Kevin McCarthy is on a mission to settle scores with the fellow Republicans who played a role in ending his congressional career. Following his abrupt removal from the speakership after a 16-year pursuit, the California Republican is actively working to remove the eight GOP lawmakers who aligned with Democrats to oust him.
One of McCarthy’s top allies, Brian O. Walsh, is leading an effort to identify and recruit primary challengers to contest against the members known as the “Gaetz Eight,” including Rep. Matt Gaetz (R-Fla.) and seven others who supported Gaetz’s push to remove McCarthy.
This revenge campaign aims to leverage McCarthy’s significant donor network to support Republican primary candidates capable of posing a credible threat to these eight lawmakers.
The McCarthy camp has identified three members of the Gaetz Eight as particularly vulnerable in primaries: Reps. Nancy Mace (R-S.C.), Bob Good (R-Va.), and Eli Crane (R-Ariz.). While Mace and Good already face strong challengers, Crane lacks a compelling prospective candidate to oppose him.
Despite McCarthy’s departure from office in October, his appetite for payback remains strong, illustrating the ongoing power struggle within the House GOP between hardline conservatives and more establishment figures.
Walsh, acting with McCarthy’s approval, is leading the campaign. Although McCarthy is not directly involved in the day-to-day operations, he stays informed about the progress, along with key donors.
The McCarthy revenge effort might face challenges this cycle. Some members of the Gaetz Eight have reported recruitment attempts by McCarthy associates, suggesting that potential primary foes may not be entirely enthusiastic about challenging the incumbents.
The focus of McCarthy’s retaliation appears particularly intense in South Carolina, where Mace, who unexpectedly voted against McCarthy, is considered a ripe target.
Walsh has been actively interviewing candidates interested in challenging Mace, with Catherine Templeton emerging as a strong contender. Templeton, a former candidate for South Carolina governor, is expected to launch her bid soon, with McCarthy’s allies expressing interest in supporting her.

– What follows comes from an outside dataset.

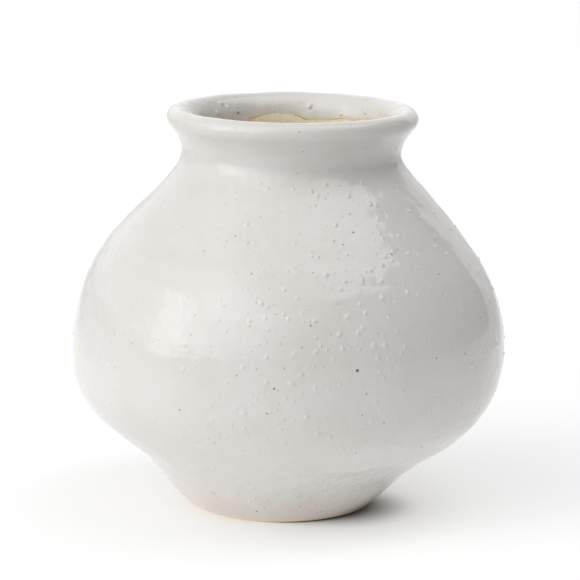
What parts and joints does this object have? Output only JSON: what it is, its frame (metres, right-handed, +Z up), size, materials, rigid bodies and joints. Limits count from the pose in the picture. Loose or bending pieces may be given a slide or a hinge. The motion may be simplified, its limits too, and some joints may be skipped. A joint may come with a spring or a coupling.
{
  "type": "bud vase",
  "caption": "Round-bellied stoneware vase with a narrow turned foot, short open neck and rolled lip, glazed outside and bare clay inside.",
  "frame": {"origin": "on the vase's axis, in the plane of the foot ring that stands on the table", "axes": "+Z up along the axis it was thrown about; +X and +Y are level, and any turn about Z is the same"},
  "size_m": [0.1346, 0.1346, 0.1254],
  "materials": {
    "bare_clay": "matte",
    "white_glaze": "gloss"
  },
  "bodies": {
    "root": {"clay_body": "bare_clay", "glaze_coat": "white_glaze"}
  },
  "joints": []
}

While McCarthy openly acknowledges his intent to involve himself in primaries, some GOP candidates may be hesitant to align with him, given his public downfall. Mace has accused McCarthy of recruiting her challenger to be “his personal puppet,” emphasizing the potential challenges of being associated with the former speaker.

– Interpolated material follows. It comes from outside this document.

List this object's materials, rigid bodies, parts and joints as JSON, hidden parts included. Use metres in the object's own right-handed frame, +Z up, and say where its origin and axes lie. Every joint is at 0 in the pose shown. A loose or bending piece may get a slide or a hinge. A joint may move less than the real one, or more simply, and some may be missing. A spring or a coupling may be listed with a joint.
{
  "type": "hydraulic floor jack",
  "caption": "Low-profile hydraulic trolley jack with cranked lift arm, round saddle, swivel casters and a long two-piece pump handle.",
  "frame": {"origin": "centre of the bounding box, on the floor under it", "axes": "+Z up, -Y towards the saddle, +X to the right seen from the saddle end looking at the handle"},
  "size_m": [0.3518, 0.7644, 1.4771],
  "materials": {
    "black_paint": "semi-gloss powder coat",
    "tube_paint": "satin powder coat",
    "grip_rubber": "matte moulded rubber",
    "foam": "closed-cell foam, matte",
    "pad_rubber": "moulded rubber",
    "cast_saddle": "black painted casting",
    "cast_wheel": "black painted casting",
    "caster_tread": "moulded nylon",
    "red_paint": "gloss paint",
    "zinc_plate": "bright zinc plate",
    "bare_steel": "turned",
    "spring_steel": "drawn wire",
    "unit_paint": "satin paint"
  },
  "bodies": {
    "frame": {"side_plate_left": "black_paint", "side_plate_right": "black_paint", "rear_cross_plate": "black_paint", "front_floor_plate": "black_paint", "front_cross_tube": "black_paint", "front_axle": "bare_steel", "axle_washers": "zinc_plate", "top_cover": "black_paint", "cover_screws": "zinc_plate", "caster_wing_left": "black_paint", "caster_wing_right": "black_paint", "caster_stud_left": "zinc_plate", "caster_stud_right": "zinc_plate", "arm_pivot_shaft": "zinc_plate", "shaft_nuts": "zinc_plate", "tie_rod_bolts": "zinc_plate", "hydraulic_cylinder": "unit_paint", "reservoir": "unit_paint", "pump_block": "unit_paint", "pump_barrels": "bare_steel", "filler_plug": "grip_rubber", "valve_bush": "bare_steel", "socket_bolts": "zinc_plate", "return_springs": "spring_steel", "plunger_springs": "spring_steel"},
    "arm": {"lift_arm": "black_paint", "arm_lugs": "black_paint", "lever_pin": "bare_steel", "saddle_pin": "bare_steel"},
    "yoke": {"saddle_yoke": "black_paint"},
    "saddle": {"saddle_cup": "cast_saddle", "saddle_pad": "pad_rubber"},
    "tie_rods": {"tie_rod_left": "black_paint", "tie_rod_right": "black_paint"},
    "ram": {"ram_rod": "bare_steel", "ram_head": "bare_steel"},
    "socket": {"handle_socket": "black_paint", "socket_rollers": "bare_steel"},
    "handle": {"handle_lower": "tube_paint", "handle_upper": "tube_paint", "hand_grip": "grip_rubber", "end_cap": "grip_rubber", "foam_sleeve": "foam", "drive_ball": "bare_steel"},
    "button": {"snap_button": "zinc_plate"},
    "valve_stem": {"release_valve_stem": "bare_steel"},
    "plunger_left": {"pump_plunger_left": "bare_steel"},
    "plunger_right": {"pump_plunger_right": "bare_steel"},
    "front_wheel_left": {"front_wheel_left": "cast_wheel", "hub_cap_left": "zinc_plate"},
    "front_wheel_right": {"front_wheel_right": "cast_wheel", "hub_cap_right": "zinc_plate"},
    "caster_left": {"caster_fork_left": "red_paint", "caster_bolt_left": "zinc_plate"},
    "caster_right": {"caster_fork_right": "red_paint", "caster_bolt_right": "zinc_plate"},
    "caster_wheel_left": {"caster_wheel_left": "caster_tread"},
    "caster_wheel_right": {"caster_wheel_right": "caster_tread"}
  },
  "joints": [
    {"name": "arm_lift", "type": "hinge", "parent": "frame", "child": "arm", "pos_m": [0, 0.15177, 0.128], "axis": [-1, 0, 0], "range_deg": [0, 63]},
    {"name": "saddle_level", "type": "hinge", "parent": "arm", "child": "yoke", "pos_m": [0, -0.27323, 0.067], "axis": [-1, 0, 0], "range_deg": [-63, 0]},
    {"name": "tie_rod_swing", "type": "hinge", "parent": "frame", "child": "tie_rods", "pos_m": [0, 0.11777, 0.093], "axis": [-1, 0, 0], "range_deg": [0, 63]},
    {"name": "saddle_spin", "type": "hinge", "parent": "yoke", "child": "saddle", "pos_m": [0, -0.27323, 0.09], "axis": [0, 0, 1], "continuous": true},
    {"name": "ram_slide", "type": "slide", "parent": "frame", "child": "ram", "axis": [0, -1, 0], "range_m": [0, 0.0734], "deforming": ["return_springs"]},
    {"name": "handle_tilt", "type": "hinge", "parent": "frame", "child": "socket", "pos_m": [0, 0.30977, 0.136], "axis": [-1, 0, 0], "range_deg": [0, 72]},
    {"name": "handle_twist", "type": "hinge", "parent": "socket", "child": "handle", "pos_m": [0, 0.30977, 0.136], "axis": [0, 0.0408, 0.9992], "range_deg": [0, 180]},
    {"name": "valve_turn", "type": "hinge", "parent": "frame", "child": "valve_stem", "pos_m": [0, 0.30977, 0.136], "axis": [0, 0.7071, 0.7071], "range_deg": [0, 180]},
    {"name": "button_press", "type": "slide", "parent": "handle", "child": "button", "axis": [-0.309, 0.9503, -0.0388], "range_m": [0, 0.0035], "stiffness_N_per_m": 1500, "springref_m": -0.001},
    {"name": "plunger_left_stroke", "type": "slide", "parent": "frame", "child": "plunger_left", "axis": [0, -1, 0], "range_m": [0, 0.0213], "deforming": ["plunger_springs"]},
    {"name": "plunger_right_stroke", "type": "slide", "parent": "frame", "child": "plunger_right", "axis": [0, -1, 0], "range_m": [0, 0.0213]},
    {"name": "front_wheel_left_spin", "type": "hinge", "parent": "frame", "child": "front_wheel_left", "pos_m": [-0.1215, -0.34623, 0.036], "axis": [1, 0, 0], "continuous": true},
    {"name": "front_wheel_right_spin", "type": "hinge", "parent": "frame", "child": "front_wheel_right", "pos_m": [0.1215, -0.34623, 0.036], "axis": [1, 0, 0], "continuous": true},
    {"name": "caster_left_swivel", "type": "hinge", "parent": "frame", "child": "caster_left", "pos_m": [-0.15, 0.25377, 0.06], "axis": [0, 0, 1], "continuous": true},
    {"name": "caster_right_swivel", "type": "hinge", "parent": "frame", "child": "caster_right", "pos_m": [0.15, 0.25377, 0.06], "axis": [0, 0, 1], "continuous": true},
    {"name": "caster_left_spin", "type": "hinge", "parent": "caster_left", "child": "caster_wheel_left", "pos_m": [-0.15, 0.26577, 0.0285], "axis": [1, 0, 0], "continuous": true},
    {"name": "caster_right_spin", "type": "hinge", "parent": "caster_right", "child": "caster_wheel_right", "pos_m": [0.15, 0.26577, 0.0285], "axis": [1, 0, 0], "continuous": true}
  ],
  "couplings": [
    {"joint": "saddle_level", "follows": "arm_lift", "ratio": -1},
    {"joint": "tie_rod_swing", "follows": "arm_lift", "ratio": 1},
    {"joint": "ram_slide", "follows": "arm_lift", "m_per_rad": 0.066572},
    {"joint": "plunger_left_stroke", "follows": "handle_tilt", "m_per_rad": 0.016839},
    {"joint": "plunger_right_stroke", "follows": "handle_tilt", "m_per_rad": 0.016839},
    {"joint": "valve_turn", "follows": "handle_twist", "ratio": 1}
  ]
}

The revenge campaign extends to Virginia, where McCarthy is eyeing a potential strike against Good, the House Freedom Caucus chair. Good already faces a primary opponent in state Sen. John McGuire, and McCarthy has expressed interest in the race.
In Arizona, efforts are underway to find challengers for Crane, who holds a particularly frustrating position in the eyes of McCarthy’s allies. As the only first-term participant in the ouster push, Crane is aware of recruitment efforts to unseat him, suspecting McCarthy’s involvement based on “common sense.”
Recruitment has been slower outside of South Carolina, Virginia, and Arizona, despite McCarthy’s access to substantial resources and donors. The House GOP power struggle continues, with McCarthy and his supporters determined to exert influence even from outside of office.